- TASK STATEMENT
Pick out each line in these entries that contains the string "More".

[EXTRACTED DATA start]

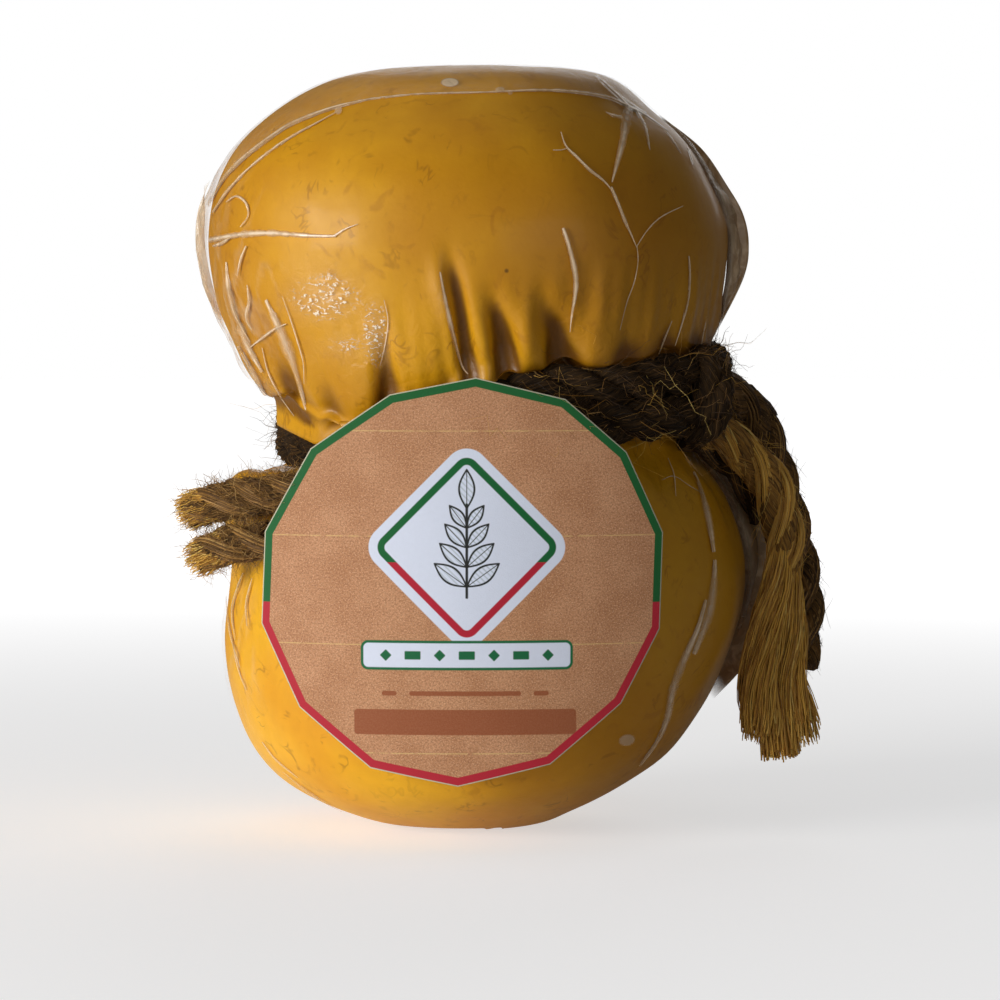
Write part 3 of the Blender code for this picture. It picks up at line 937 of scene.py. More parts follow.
def silky_rope(name, path, seed, pitch, count, colour=GOLD_HAIR, under=GOLD_JUTE):
    """A rope of laid strands, each wrapped in loose fibres that run along it."""
    slim = [(*p[:3], p[3] * 0.9) for p in path]
    core = rope_mesh(name, slim, seed, pitch=pitch, colour=under)
    wraps = fibre_mesh(
        name + "_wrap", strand_paths(path, pitch, start=seed * 1.3), count, seed + 70,
        points=max(12, len(path)), thickness=0.05, waviness=0.3, wave_size=3.5, shortest=0.92,
        nearest=0.6, colour=colour,
    )
    return core, wraps


def joined_piece(name, meshes, *stands_for):
    return piece(name, joined(name, meshes), "jute_rope", *stands_for)


def hang_front_tail():
    """The rope end that opens into a tassel."""
    route = smooth_path(FRONT_TAIL, 1.0)
    core, wraps = silky_rope("laid", widths(route[:20], 5.0, 5.3, 5.3, 4.9, 3.4), 3, 19.0, 150)
    hairs = hair_mesh("front_rope_hairs", core, 0.9, 3.0, 31, curl=2.2, colour=GOLD_HAIR)
    heart = fibre_mesh(
        "heart", [widths(route[14:], 1.5, 2.2, 2.4)], 260, 20, thickness=0.12, shortest=0.95,
        wave_size=7.0, waviness=1.6,
    )
    clumps = []
    for path, seed in ((TASSEL_LEFT, 21), (TASSEL_RIGHT, 22)):
        spread = widths(smooth_path(path, 1.0), 0.9, 1.7, 2.1, 2.2, 2.6, 2.5)
        locks = strand_paths(spread, 52.0, strands=5, start=seed, lay=0.62, strand=0.46)
        clumps.append(fibre_mesh(
            "tassel", locks, 130, seed, points=18, thickness=0.07, waviness=1.3,
            wave_size=6.0, shortest=0.93, rounding=0.15, nearest=0.1,
        ))
    loose = [
        joined_piece("front_rope_hairs", [hairs, wraps]),
        joined_piece("front_tassel", clumps),
    ]
    hang_cord("front_rope_end", joined("front_rope_end", [core, heart]), "front_tail")


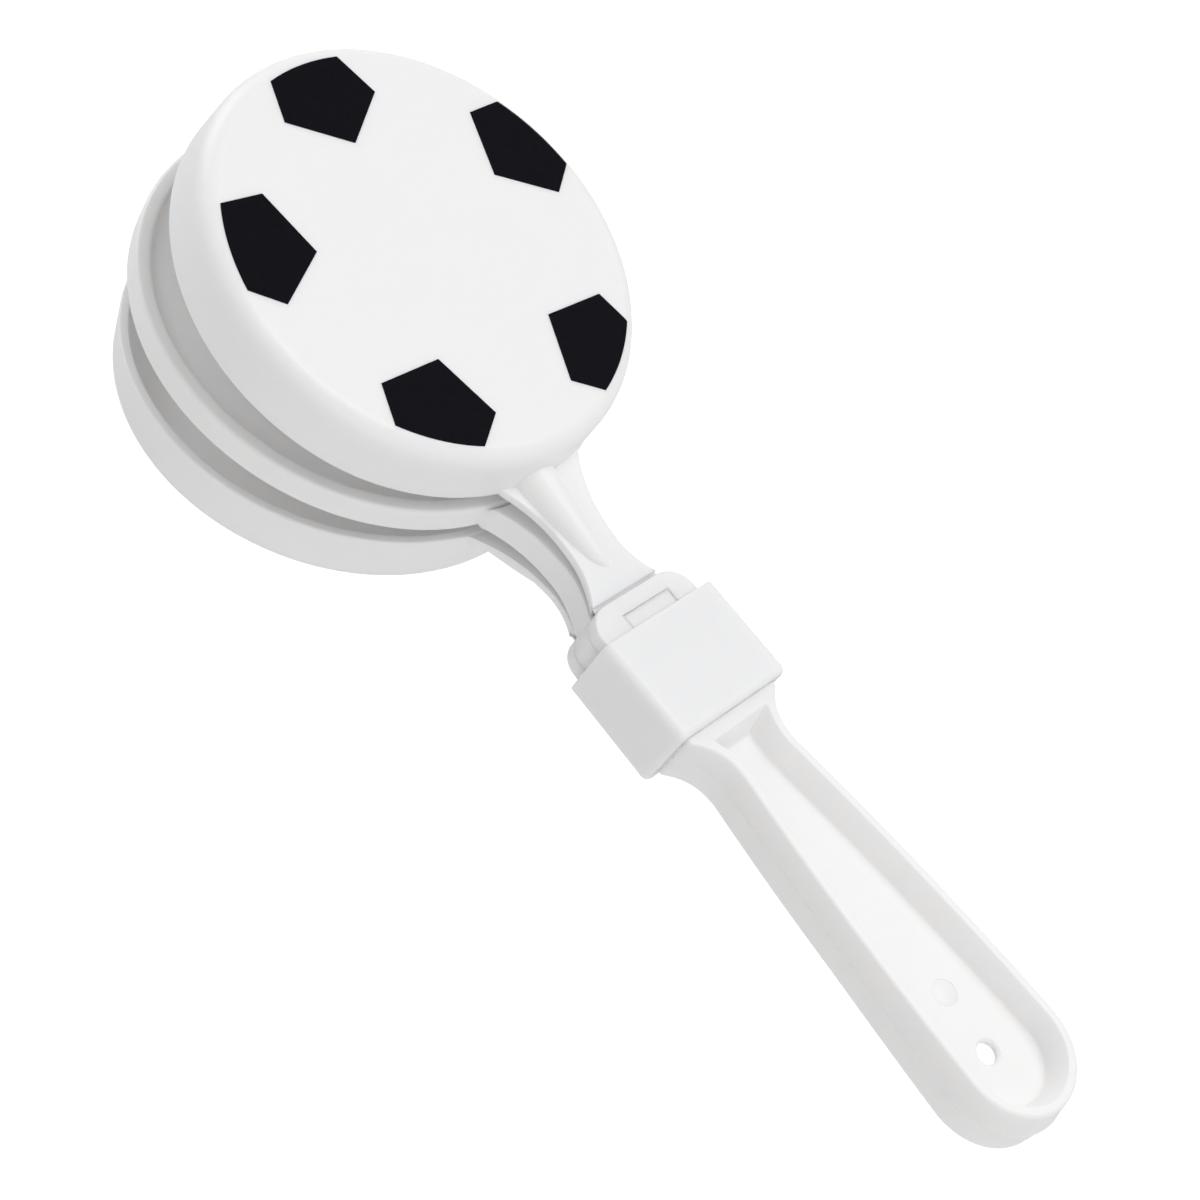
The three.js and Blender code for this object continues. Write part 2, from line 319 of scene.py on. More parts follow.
def smooth_shading(piece, sharp=40):
    bm = bmesh.new()
    bm.from_mesh(piece.data)
    for face in bm.faces:
        face.smooth = True
    for edge in bm.edges:
        edge.smooth = edge.calc_face_angle(0) < math.radians(sharp)
    bm.to_mesh(piece.data)
    bm.free()
    weighted = piece.modifiers.new("even_shading", "WEIGHTED_NORMAL")
    weighted.keep_sharp = True


def rounded(corners, steps):
    """The path through corners of two coordinates and a radius, with each corner rounded."""
    path = []
    for i, (a, b, radius) in enumerate(corners):
        here = Vector((a, b))
        if not radius:
            path.append(here)
            continue
        back = (Vector(corners[i - 1][:2]) - here).normalized()
        ahead = (Vector(corners[i + 1][:2]) - here).normalized()
        half = back.angle(ahead) / 2
        centre = here + (back + ahead).normalized() * radius / math.sin(half)
        start = here + back * radius / math.tan(half) - centre
        end = here + ahead * radius / math.tan(half) - centre
        path.extend(centre + start.slerp(end, k / steps) * radius for k in range(steps + 1))
    return path


def lathe(path, centre_x):
    """Turns a path of radius and height, both ends on the axis, around the upright axis."""
    bm = bmesh.new()
    points = [bm.verts.new((radius, 0, height)) for radius, height in path]
    lines = [bm.edges.new(pair) for pair in zip(points, points[1:])]
    bmesh.ops.spin(
        bm,
        geom=points + lines,
        cent=(0, 0, 0),
        axis=(0, 0, 1),
        angle=2 * math.pi,
        steps=turn_steps,
        use_merge=True,
    )
    bmesh.ops.remove_doubles(bm, verts=bm.verts, dist=merge_distance)
    bmesh.ops.recalc_face_normals(bm, faces=bm.faces)
    bmesh.ops.translate(bm, vec=(centre_x, 0, 0), verts=bm.verts)
    return bm


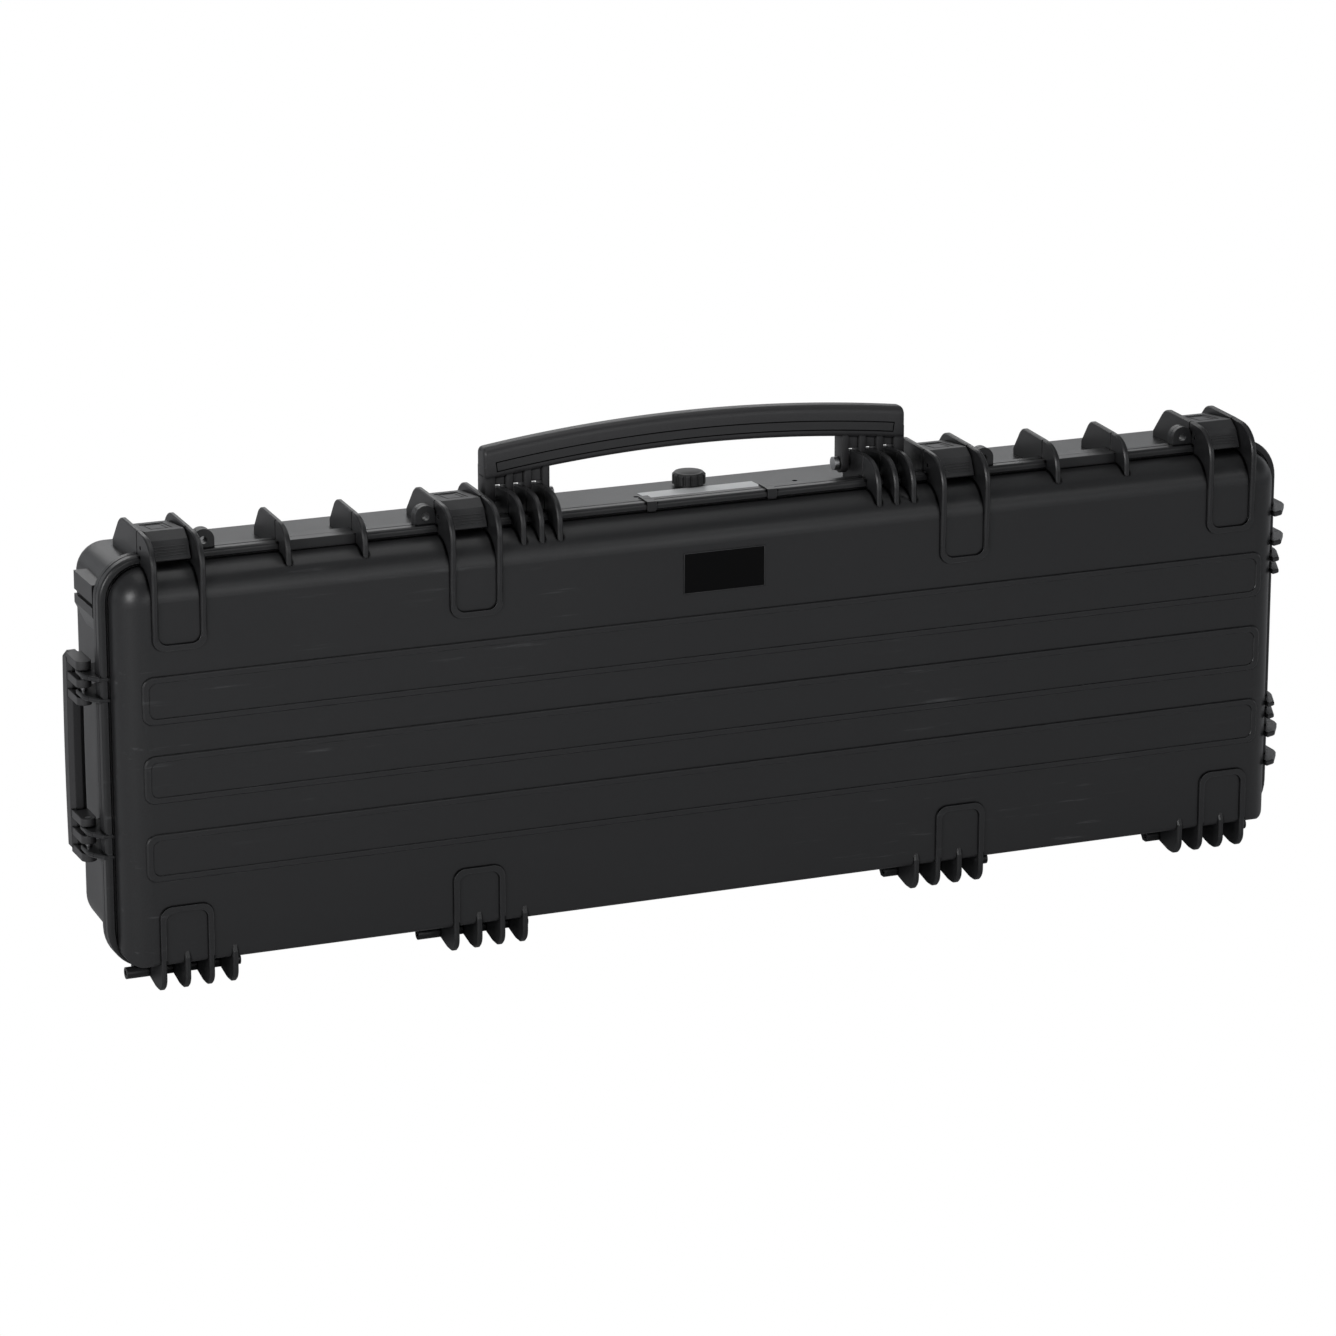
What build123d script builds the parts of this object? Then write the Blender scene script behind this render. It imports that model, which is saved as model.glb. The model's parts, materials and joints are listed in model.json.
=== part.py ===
from build123d import *
import math
import os

# Long latched carrying case, standing on its hinge edge.
# X runs along the case, Y from the lid's face (front) to the base's back, Z up.
# The origin lies under the middle of the case, at floor height. "depth" is
# measured back from the plane of the lid's face, "height" up from the floor.

os.makedirs("parts", exist_ok=True)

# Driving sizes of the two shells
total_length = 1183
total_depth = 159
rib_proud = 4.5             # latch ribs stand this far in front of the lid's face
back_pad_proud = 1.3
end_room = 22.5             # from a shell's end to the outermost end fitting
body_low = 24
body_high = 385
body_corner = 30
parting_depth = 38.6
parting_gap = 0.4
draft = 2                   # degrees
lid_face_round = 27
lid_low_round = 4           # the lid's lower edge and its lower corners are sharper
lid_low_corner = 16
base_back_round = 20
lid_wall = 4.2
base_wall = 4
flange_proud = 8.5
flange_thick = 9.6
flange_round = 3.2
lip_round = 0.8
groove_out = 2.6            # groove at the foot of the flange: outer edge, width, depth
groove_wide = 1.4
groove_sink = 1.6

# Places along the case, mirrored about the middle
handle_half = 206.5         # half the length of the carry handle
corner_room = 33            # from a shell's end to the outer rib of the end latch
handle_room = 54.5          # from the carry handle's end to the middle latch's outer rib
lug_inset = 50.5            # from the carry handle's end to its innermost lug
lug_pitch = 17.4
rib_pitch = 44              # from rib to rib of one latch
rib_wide = 5
rib_top = 415
brace_shift = 2.5           # the braces stand nearer to the middle latch
brace_reach = 35.5

# Fits and clearances
running_gap = 0.05          # pin in a bore, radial
side_gap = 0.8              # moving piece beside a fixed one
seat = 0.3                  # depth by which a fixed piece is set in its carrier
overrun = 2                 # extra length of a cut
edge_soft = 1.1             # rounding of rib edges

# Values worked out from the above
end_reach = total_length / 2
body_half = end_reach - end_room
latch_rib_far = body_half - corner_room
latch_rib_near = handle_half + handle_room
brace_mid = (latch_rib_far - rib_pitch + latch_rib_near) / 2 - brace_shift
lug_first = handle_half - lug_inset
face_y = -total_depth / 2 + rib_proud
back_depth = total_depth - rib_proud - back_pad_proud
body_mid = (body_low + body_high) / 2
body_tall = body_high - body_low
lid_back = parting_depth - parting_gap / 2
base_front = parting_depth + parting_gap / 2
base_deep = back_depth - base_front
flange_half = body_half + flange_proud
flange_tall = body_tall + 2 * flange_proud
flange_low = body_low - flange_proud
flange_high = body_high + flange_proud
flange_corner = body_corner + flange_proud
rib_root = 3.8              # how far ribs run into a wall
mark_proud = 2.2            # raised outlines on the lid's face
latch_centres = [
    side * (far - rib_pitch / 2)
    for far in (latch_rib_far, latch_rib_near)
    for side in (-1, 1)
]
latch_centres.sort()
latch_ribs = [x + side * rib_pitch / 2 for x in latch_centres for side in (-1, 1)]
braces = [side * (brace_mid + x) for x in (brace_reach, -brace_reach) for side in (-1, 1)]
lugs = [side * (lug_first + step * lug_pitch) for step in range(3) for side in (-1, 1)]


def facing(depth):
    # plane across the case, seen from the front, at a depth behind the lid's face
    return Plane.XZ.offset(-(face_y + depth))


def backing(depth):
    # the same plane seen from the back, so that a taper narrows to the rear
    return Plane(origin=(0, face_y + depth, 0), x_dir=(-1, 0, 0), z_dir=(0, 1, 0))


def outline(points, rounds):
    # closed outline in depth and height; rounds lists (index of a point, radius)
    with BuildSketch() as shape:
        with BuildLine():
            Polyline(*points, close=True)
        make_face()
        for index, radius in rounds:
            corner = shape.vertices().sort_by_distance(Vector(*points[index]))[0]
            fillet(corner, radius)
    return shape.sketch


def slab(shape, wide, soft=edge_soft):
    # upright rib with softened edges, middle at X = 0, cut from a side outline
    with BuildPart() as rib:
        with BuildSketch(Plane.YZ.offset(-wide / 2)):
            add(shape)
        extrude(amount=wide)
        if soft:
            chamfer(rib.faces().filter_by(Axis.X).edges(), soft)
    return rib.part


def shelf(shape, wide, soft=edge_soft):
    # level rib on an end wall; its outline is drawn in distance along X and depth
    with BuildPart() as rib:
        with BuildSketch(Plane.XY.offset(-wide / 2)):
            add(shape)
        extrude(amount=wide)
        if soft:
            chamfer(rib.faces().filter_by(Axis.Z).edges(), soft)
    return rib.part


def ring(plane, mid, size, corner, thick, front_round):
    # rounded frame plate used for both flanges
    with BuildPart() as plate:
        with BuildSketch(plane):
            with Locations(mid):
                RectangleRounded(size[0], size[1], corner)
        extrude(amount=thick)
        far_face = plate.faces().filter_by(Axis.Y)
        fillet(far_face.sort_by_distance(plane.origin)[-1].edges(), front_round)
        fillet(far_face.sort_by_distance(plane.origin)[0].edges(), lip_round)
        with BuildSketch(plane.offset(thick)):
            with Locations(mid):
                for inward, cut in ((flange_proud - groove_out, Mode.ADD),
                                    (flange_proud - groove_out + groove_wide, Mode.SUBTRACT)):
                    RectangleRounded(size[0] - 2 * inward, size[1] - 2 * inward,
                                     corner - inward, mode=cut)
        extrude(amount=-groove_sink, mode=Mode.SUBTRACT)
    return plate.part


def hollow(plane, mid, size, corner, deep, round_off):
    # inside space of one shell, open at the parting line
    with BuildPart() as space:
        with BuildSketch(plane):
            with Locations(mid):
                RectangleRounded(size[0], size[1], corner)
        extrude(amount=deep, taper=draft)
        floor = space.faces().filter_by(Axis.Y).sort_by_distance(plane.origin)[-1]
        fillet(floor.edges(), round_off)
    return space.part


def lid_form(inset, low_corner, low_round):
    # the lid's outside, or its inside space when inset by the wall; the face is well
    # rounded at the ends and the top and nearly sharp at its lower edge
    size = (2 * (body_half - inset), body_tall - 2 * inset + 2 * lid_face_round)
    forms = []
    for lift, corner, soft in ((-lid_face_round, body_corner - inset, lid_face_round - inset),
                               (lid_face_round, low_corner, low_round)):
        with BuildPart() as form:
            with BuildSketch(facing(lid_back)):
                with Locations((0, body_mid + lift)):
                    RectangleRounded(*size, corner)
            extrude(amount=lid_back - inset, taper=draft)
            fillet(form.faces().sort_by(Axis.Y)[0].edges(), soft)
        forms.append(form.part)
    return forms[0] & forms[1]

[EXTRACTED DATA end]

- ANSWER TO THIS TASK
Write part 3 of the Blender code for this picture. It picks up at line 937 of scene.py. More parts follow.
The three.js and Blender code for this object continues. Write part 2, from line 319 of scene.py on. More parts follow.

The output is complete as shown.